2008: US elections special
Dit is meteen één van de meest opvallende verschillen tussen het Amerikaanse verkiezingssysteem, en bijvoorbeeld het systeem dat wij kennen in Nederland. In deze primaries wordt er gestemd voor de nominatie van de Democratische en de Republikeinse partij. De burgers zijn dus niet alleen betrokken bij het kiezen van de president, maar zelfs bij het kiezen van de kandidaten voor de presidentsrace. In de Verenigde Staten zijn er drie verschillende soorten primaries. Er is de gesloten primary, waarin alleen mensen die geregistreerd staan als Republikein of Democraat mogen stemmen. Daarnaast is er de open primary, waarin mensen mogen stemmen op de persoon die ze willen, ongeacht bij welke partij ze ingeschreven staan. Als laatste is er de zogenaamde blanket primary, waarbij mensen niet geregistreerd hoeven te zijn, en mogen stemmen op de persoon die ze willen. Bij de blanket primary mogen mensen zelfs én op een Democraat, én op een Republikein stemmen.
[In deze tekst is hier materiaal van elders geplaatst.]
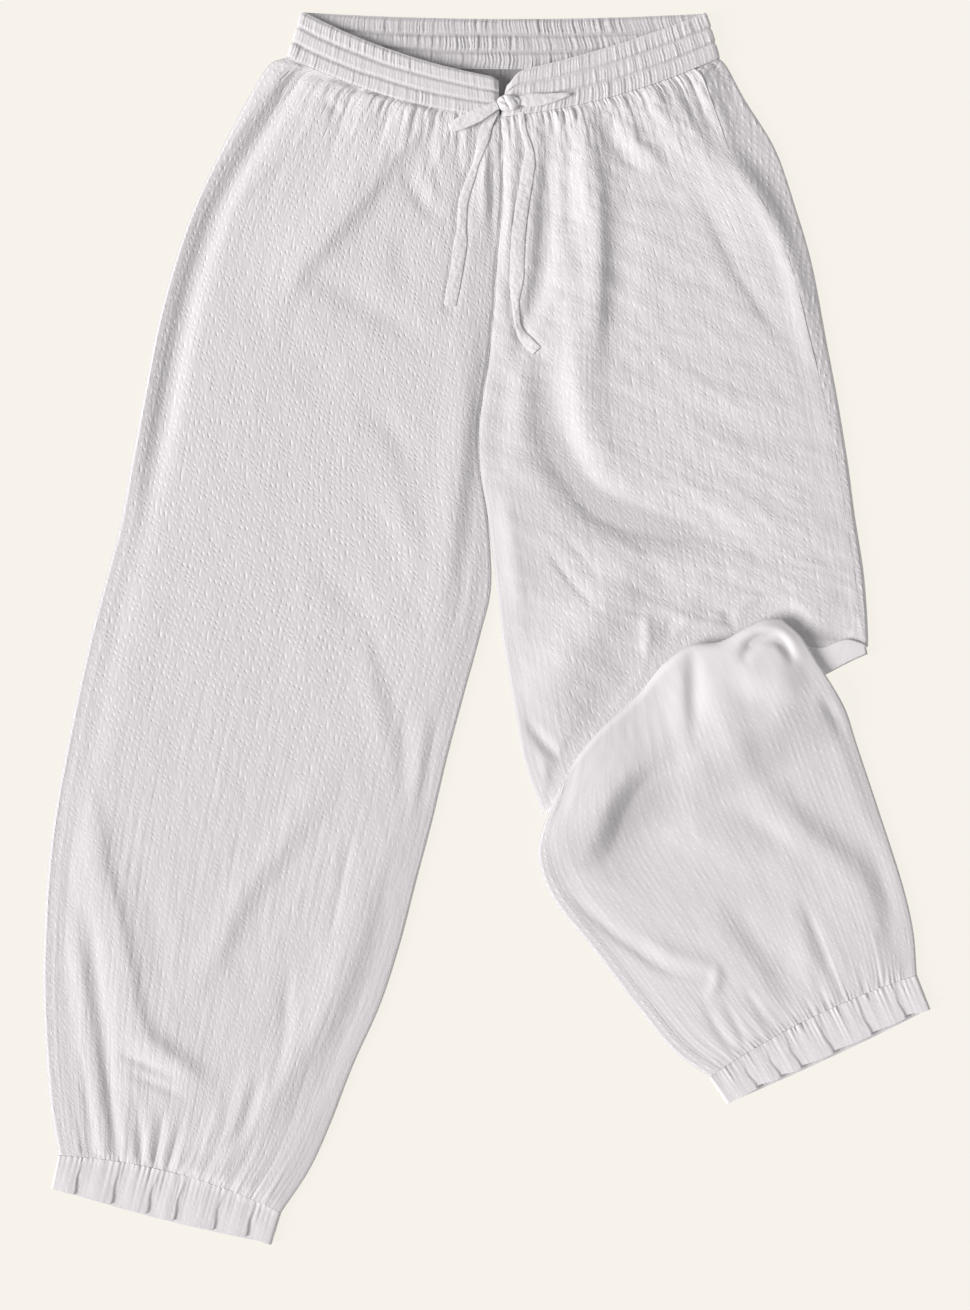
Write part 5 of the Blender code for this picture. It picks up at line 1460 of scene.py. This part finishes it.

De primary is niet de enige manier waarop de twee Amerikaanse partijen en hun kiezers bepalen wie de nominatie voor de presidentsrace krijgen. Iowa, de staat die traditioneel de eerste staat is die haar presidentskandidaat nomineert, doet dit via een zogenaamde caucus. De caucus is een vrij ouderwetse manier van stemmen, waarbij mensen in plaats van een stemhokje in te lopen en een kandidaat aan te vinken, samenkomen en met elkaar discussiëren over de verschillende kandidaten. Het is te vergelijken met de gesloten primary in die zin, dat alleen geregistreerde kiezers hier iets in te brengen hebben. Deze geregistreerde kiezers komen per county (Iowa bestaat bijvoorbeeld uit 99 counties) bijeen, discussiëren dan wat met elkaar, om dan uiteindelijk over te gaan tot verkiezing. Door dit element van discussie wil de caucus nog al eens chaotisch verlopen, wat al meer dan eens tot controverse heeft geleid.
Het grote verschil tussen de primaries en de caucuses en de uiteindelijke presidentsverkiezing is hoe de stemmen tellen. De presidentsverkiezingen kennen een 'winner takes all' systeem. Dit betekent dat de kandidaat met de meeste stemmen alle 'delegates' pakt die er in een staat te verdienen zijn. De primaries en caucuses kennen een proportioneel systeem, waardoor de race in de primaries potentieel een stuk spannender is. In bijvoorbeeld New Hampshire haalde Hillary 39% van de stemmen, en Obama 37% waardoor Hillary ondanks haar overwinning in deze staat, Obama vlak achter zich vindt.
De manieren van stemmen verschillen dus per staat, de ene staat doet aan de caucus verkiezing, de andere aan een reguliere preliminary, waar dus ook weer verschillende soorten van bestaan. Het feit dat niet alle staten op dezelfde dag naar de stembus gaan, en dat de data tussen de voorverkiezingen van de Democratische en Republikeinse partij niet op dezelfde dag plaats vinden, maakt het er ook allemaal niet eenvoudiger op. Er zijn al vaak stemmen opgegaan om de manier van voorverkiezingen te hervormen, maar veel hangt samen met traditie. En een kakelend buurthuis waar de stembiljetten door elkaar raken heeft volgens sommigen ook wel zijn charme.
Uiteindelijk wordt er op basis van de voorverkiezingen het aantal gedelegeerden per kandidaat vastgesteld. De Democratische Partij heeft in totaal 4049 gedelegeerden verspreid over het hele land, de kandidaat die dus uiteindelijk 2025 gedelegeerden achter zich heeft, zal in november de Democratische partij vertegenwoordigen. De Republikeinen hebben er 2380, en de winnaar zal dus minimaal 1191 gedelegeerden achter zich moeten hebben om de Grand Old Party te mogen vertegenwoordigen. Het feit dat er ook nog een aantal zogenaamde 'unpledged' delegates tussen zitten maakt het er allemaal niet makkelijker op, dit zijn in feite zwevende gekozen kiezers. Uiteindelijk wordt er op basis van deze cijfers op de Democratic National Convention in augustus te Denver de Democratische presidentskandidaat aangewezen. Hetzelfde zal gebeuren bij de Republikeinen in september, in Minneapolis.